Ruth Bourne was born in Salford, Manchester, in 1926, to Dr Isaac Henry (formerly Isaacson) of Dublin and Sarah, nee Pollecoff, who was from North Wales. After some time in Birmingham, the family evacuated to North Wales in 1939, on the outbreak of war, where Ruth attended Caernarvon County High School until 1944. She then immediately joined the WRENS from the 6th Form at 18 years old at a recruiting office in Birmingham. She was posted to the Tulliechewan Estate Royal Navy Camp near Loch Lomond, Scotland, for square bashing, floor scrubbing, and formal training, as 78519 WREN R. Henry. Very little of the estate and buildings survives today.
Here she was categorised for special duties and told it would be secret work with no chance of promotion, long working hours, and once ‘in’ she could not come ‘out’. Ruth agreed to this and was obliged to sign the ‘Official Secrets Act’, at which point she was told the work explicitly involved the breaking of German codes. She was sent to Bletchley Park (BP) for a very brief time, but permanently worked at a ‘Bombe’ outstation of Bletchley Park, at Lime Grove, Eastcote, in west London (for the WRENS serving there, it was code-named HMS Pembroke V), & later at Stanmore. These outstations were also sites for Britain’s code-breakers during WW2; in this case, only staffed by WRENs, and Ruth lived on-site in custom-built barracks. Ruth’s role, with others, was to operate the ‘Bombe’ machines. Alan Turing initially designed these to decipher the equivalent of 36 ‘Enigma’ machines - sometimes in as little as 15 minutes - which the Germans used to send secret messages. These decrypts were then sent to Hut 6 at Bletchley for interpretation and onward dispatch to leaders at the battle fronts.
Ruth was responsible, with many others, for fixing the circuits and changing the drums on the ‘Bombes’, which mimicked the ‘Enigma’ rotors. It was pressurised, demanding labour that required complete accuracy. Hundreds of ‘Bombe’ operators worked 8-hour shifts, 24 hours a day. (Some ‘Bombe’ machines were located in nearby outstations where Ruth was posted, as well as at BP). Unscrambled messages were sent to linguists for translation, and officials then decided how the information should be used.
As with most Jewish veterans, Ruth did overhear quite a bit of anti-Semitism; for example, after returning from a social event at the Balfour Club, when asked about the visit, two WRENs opined that ‘you would not have liked it; it was full of Jews.’
Overall, about 8,000 people were involved in codebreaking, with 4,000 support staff. At the end of the war, Winston Churchill ordered that the ‘Bombe’ machines be dismantled, and Ruth found herself destroying the machines she had spent so long working with.
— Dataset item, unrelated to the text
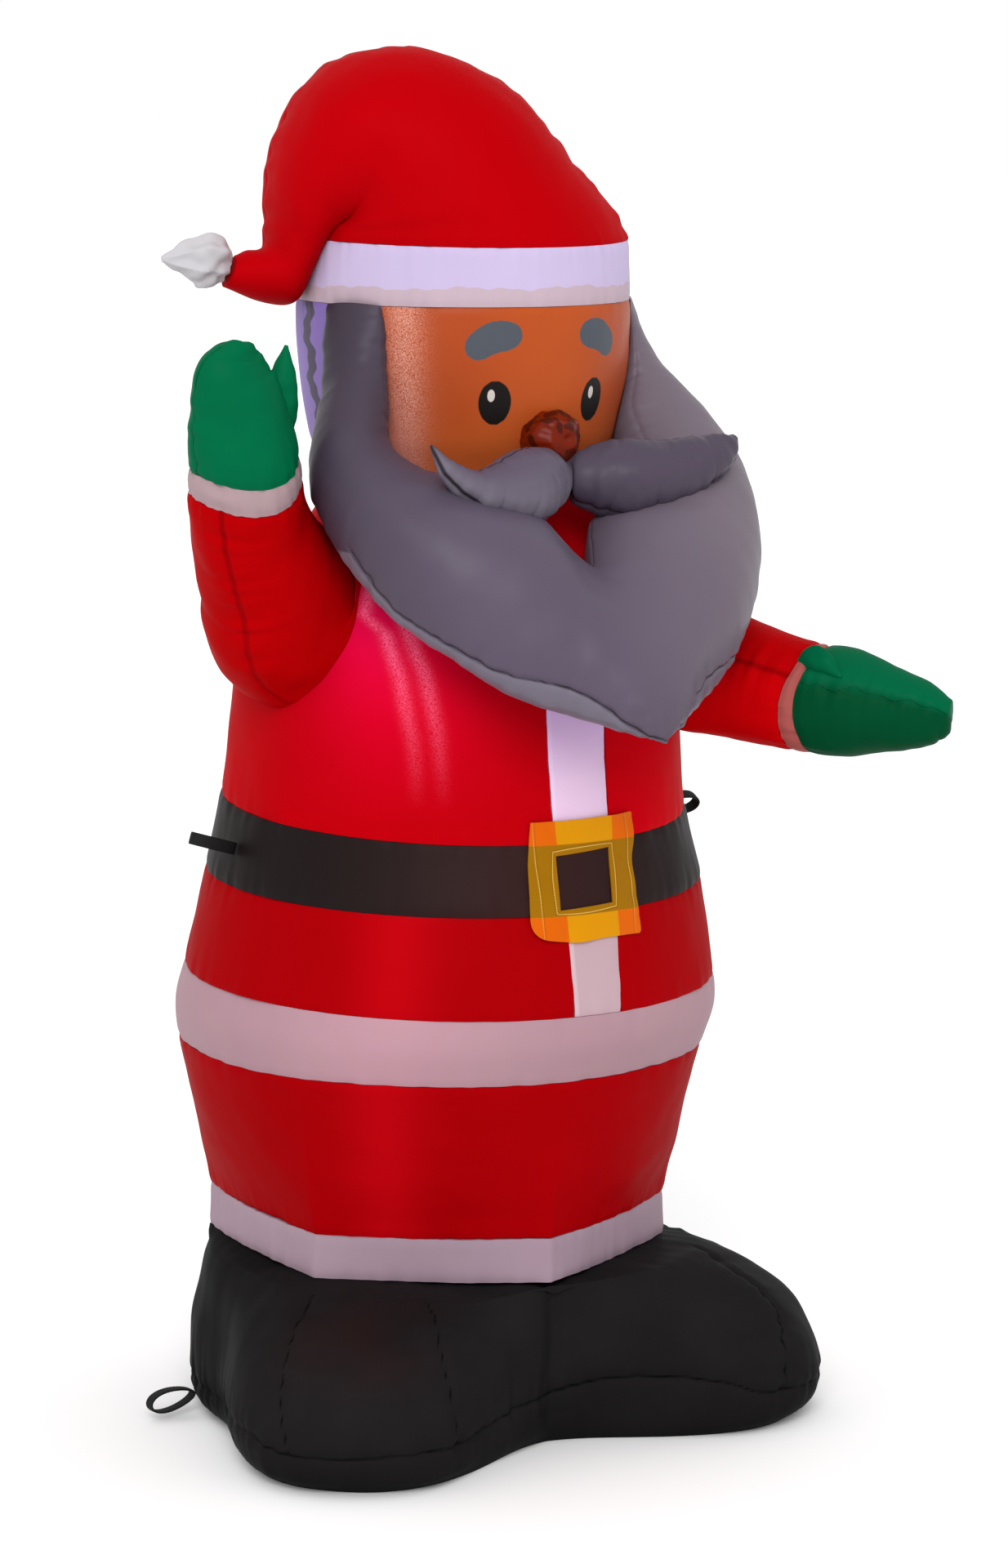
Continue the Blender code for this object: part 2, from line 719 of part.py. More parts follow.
def build():
    clear_scene()
    figure = new_collection("inflatable_santa")
    cutters = new_collection("cutters")
    column = add_column_cutter(cutters)

    add_boots(figure)
    add_band("hem_trim", "white_cloth", figure)
    add_band("coat_skirt", "red_cloth", figure)
    add_band("hip_trim", "white_cloth", figure)
    add_coat_panel("coat_waist", "placket_lower", figure)
    add_band("belt", "black_cloth", figure)
    add_coat_panel("coat_chest", "placket_upper", figure, above="coat_collar")
    add_head(figure)
    add_band("hat_band", "white_cloth", figure)
    buckle = loft_mesh("buckle", buckle_rings(), closed=True)
    add_part("buckle", buckle, "yellow_cloth", figure)

    clear = SEAM_GAP + 0.0007
    beard = add_part("beard", loft_mesh("beard", beard_rings()), "grey_cloth", figure)
    beard_clear = add_cutter("beard_clear", loft_mesh("b", beard_rings(clear)), cutters)
    cut(beard, column)
    nose = add_nose(figure, column)
    nose_mesh = bmesh.new()
    bmesh.ops.create_uvsphere(
        nose_mesh, u_segments=16, v_segments=10, radius=NOSE_RADIUS + clear
    )
    nose_made = bpy.data.meshes.new("nose_clear")
    nose_mesh.to_mesh(nose_made)
    nose_mesh.free()
    nose_clear = add_cutter("nose_clear", nose_made, cutters)
    nose_clear.location = nose.location
    for name, side in (("right", -1), ("left", 1)):
        title = f"moustache_{name}"
        lobe = add_part(
            title, loft_mesh(title, moustache_rings(side)), "grey_cloth", figure
        )
        cut(lobe, column, beard_clear, nose_clear)

    hat = add_part("hat", loft_mesh("hat", hat_rings()), "red_cloth", figure)
    cut(hat, column)
    add_part("pompom", loft_mesh("pompom", pompom_rings()), "white_cloth", figure)

    right_sleeve = add_arm(
        "right", RIGHT_ARM, RIGHT_CUFF, RIGHT_THUMB, (1, 0, 0.2), figure, cutters
    )
    left_sleeve = add_arm(
        "left", LEFT_ARM, LEFT_CUFF, LEFT_THUMB, (0, 0, 1), figure, cutters
    )
    cut(right_sleeve, column, beard_clear)
    cut(left_sleeve, column, beard_clear)
    add_loops(figure)


build()
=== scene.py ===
"""The looks of an inflatable Father Christmas, four feet tall, waving with its right mitten.

It is sewn from thin woven polyester and kept full of air, with a light inside. Each sewn panel is
its own piece, closed at its seams. The figure faces -Y and stands on the floor at Z = 0.
"""

import math

import bpy
import numpy as np
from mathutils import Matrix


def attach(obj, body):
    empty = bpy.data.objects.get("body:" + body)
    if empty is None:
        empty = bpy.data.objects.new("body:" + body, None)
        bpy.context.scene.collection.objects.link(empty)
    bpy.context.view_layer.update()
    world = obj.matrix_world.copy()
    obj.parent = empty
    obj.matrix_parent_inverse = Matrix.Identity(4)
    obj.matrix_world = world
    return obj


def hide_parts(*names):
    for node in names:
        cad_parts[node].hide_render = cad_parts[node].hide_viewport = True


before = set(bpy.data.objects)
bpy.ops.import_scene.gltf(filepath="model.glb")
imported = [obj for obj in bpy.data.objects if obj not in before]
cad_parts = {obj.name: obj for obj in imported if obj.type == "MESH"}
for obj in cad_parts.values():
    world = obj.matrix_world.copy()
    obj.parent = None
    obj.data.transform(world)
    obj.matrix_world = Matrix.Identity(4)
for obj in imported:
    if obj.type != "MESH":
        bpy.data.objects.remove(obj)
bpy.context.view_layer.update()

# The room. A white studio whose pale floor runs back as far as one sees, lit evenly from all
# round and by one large soft light above the camera, and a camera a little to the figure's
# right, as high as its hat.
EYE_PLACE = (-2.299, -3.752, 1.2)
EYE_TURN = (81.8, 0.0, -32.227)
EYE_LENS = 113.76
FLOOR_REACH = 40.0
FLOOR_COLOUR = "#F8F8F8"
ROOM_COLOUR = "#FFFFFF"
ROOM_STRENGTH = 1.0
KEY_PLACE = (-2.5, -3.6, 2.7)
KEY_STRENGTH = 1.6
KEY_WIDTH = 30.0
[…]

It has been universally acknowledged that the intelligence produced by BP shortened the war by 2 to 4 years. However, after decades of secrecy, the contribution of all those at BP has now been widely publicised (see ‘Jews at Bletchley Park’ by Martin Sugarman).
In December 1946, Ruth was demobbed and married Stephen Benetall, aka Blumental, a Czech serving in the RAF, at the West London Synagogue. The couple had two sons, John and David (who pre-deceased her). Later, she and Stephen separated, and she changed her name to Bourne.
After the war, Eastcote remained as part of the MoD but was finally sold off and is now a housing estate called Pembroke Park in honour of its wartime use.
In civilian life, Ruth opened and ran a launderette in north London, wryly commenting, “there I was sitting in front of 12 machines with the drums going round - it literally was a home from home.” She later trained in the 1960s at London University, as a Special Needs teacher for children, and as a Bereavement and Family Counsellor in the Jewish Community. But Ruth never lost her connection with BP and was a volunteer tour guide there for 24 years. She demonstrated a rebuilt ‘Bombe’ machine to ever-increasing visitor numbers to the museum and met the Queen in 2011 when she came to unveil a long-overdue memorial. In 2009, the Government finally recognised the contribution made by presenting Ruth and other surviving BP veterans with a commemorative badge engraved with the words 'We also Served’. She was also awarded the Legion d’honneur from France, met other Royals, was interviewed on the BBC during the British Legion commemorations at the Albert Hall in 2019, and gave talks on her wartime work at the Jewish Museum, on Saga cruises, and for various charities. She donated her WREN cap several years ago to the Jewish Military Museum.
Bourne died on December 19, 2025, at the age of 99, and was the last Jewish member of the Bletchley Park code-breaking staff who worked there in WW2.